Duren’s next quote looms large, though.

“We feel good about this win, but we’ve been preachin’ that we still got one more win to go,” Duren said.

That win will have to come at Dartmouth, which pulled off an incredible comeback against Brown Friday night, overcoming a 50-26 deficit with 13:58 remaining to obtain a 75-69 win over the Bears. Dartmouth also reeled off a 26-2 run en route to a 70-61 comeback win at Harvard, so the Big Green are more than worthy opponents for the Ivy conference-leading Elis. Dartmouth is fighting for a postseason bid of its own in the CIT.

But just a win away from history, Yale has the perfect opportunity to practice what Duren and company are preaching.

6 thoughts on “Yale defeats Harvard, clinches share of first Ivy title since 2002

  1. A special night for the Dawgs. Duren was the best player on the floor, though SM-M was also amazing. Clutch threes from everyone from Kelley to Sears. We’re in unchartered territory now! One more!

  2. Bulldogs did a fine job containing Saunders. Crimson held Sears mostly in check, as well. Miller got a lot of good looks but could not pry the lid off. Good thing for Yale. Wonder what this game means for POY balloting. Jones vs Cormier tonight for COY? Wonder why a playoff, if needed, would be held in Phila? Why not a neutral venue fans and students might be able to reach more easily? Tigers and Quakers had several playoff games at Lehigh with great crowds.

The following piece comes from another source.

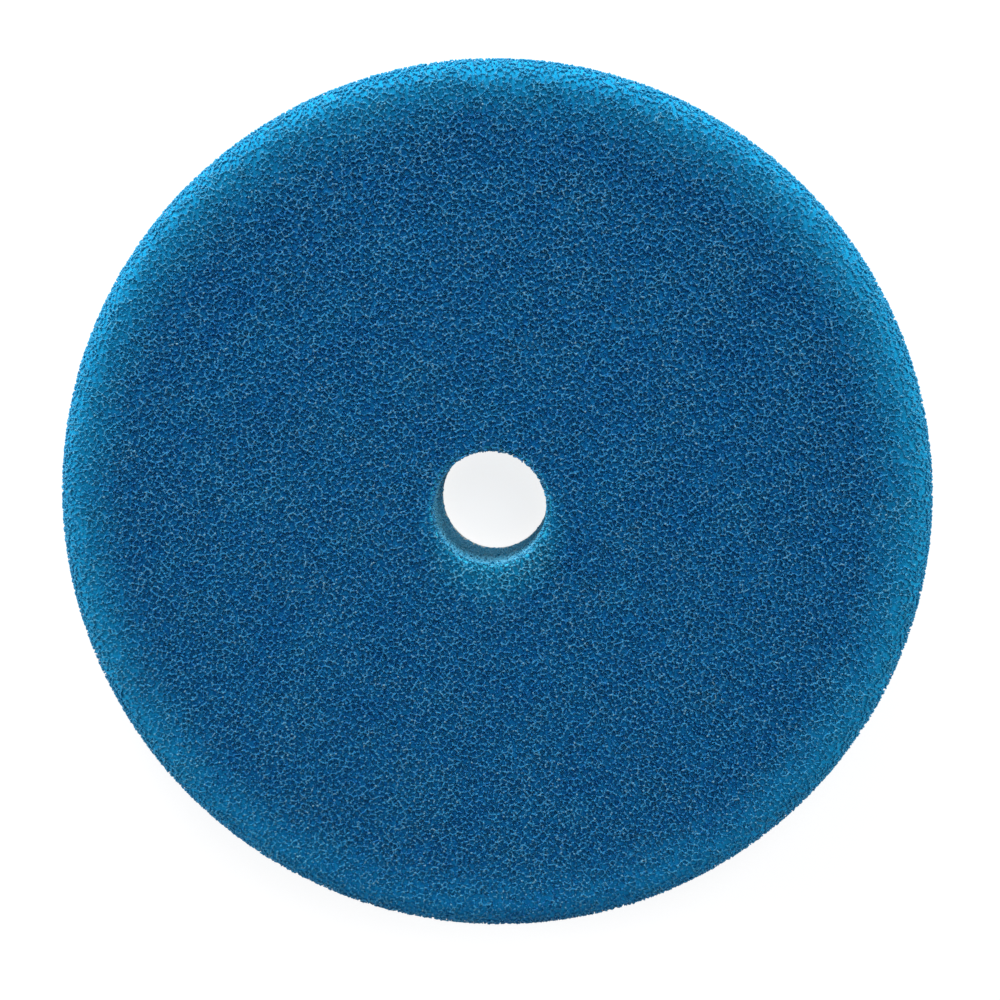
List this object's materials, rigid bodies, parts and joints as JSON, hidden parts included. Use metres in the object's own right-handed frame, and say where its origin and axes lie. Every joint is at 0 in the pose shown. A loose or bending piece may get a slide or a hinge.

  3. Congratulations to Yale and especially Coach Jones. No two individuals were more affected by Harvard’s change in academic requirements than James Jones and Sydney Johnson.

    Johnson wanted no part of competing against Tommy Amaker with lenient AI restrictions, so he bolted the league the first chance that he got. He wanted out, no matter his next destination.

    Jones chose to complain to The New York Times. When that didn’t slow down Harvard (the Crimson went from recruiting three-star players to recruiting four-star players), Jones resigned himself to his fate and settled in for the long, slow slog of competing with weaker recruits. He stuck around and, eight years into the Amaker era, Jones has been rewarded for his patience and hard work.

    James Jones, you deserve your (share of) the Ivy League title. This one tastes so much sweeter than the 2002 championship because you overcame so much more.

  4. I was skeptical of Bruno March giving Duren the edge in the Duren/Chambers preview piece, but man he was great yesterday. I could see Sears having a grown man game tonight.

    • My heart breaks for Sears. If there is an Ivy Hoops Online analog to the Sports Illustrated cover jinx, this was it.

      Justin Sears made the single most stupid decision in the history of Yale basketball, intentionally reaching out and batting the Dartmouth full-court press before it otherwise would have flown harmlessly out of bounds.

      If Yale loses the playoff game to Harvard on Saturday, Sears will for the rest of his life wake up in a cold sweat, asking himself why-oh-why did I do that. He is at risk to join Tom Williams and the fourth-and-22 fake punt only, for Sears, the stakes are higher. 53 years and counting of not playing in the NCAA tournament came down to his right hand reaching out to make history.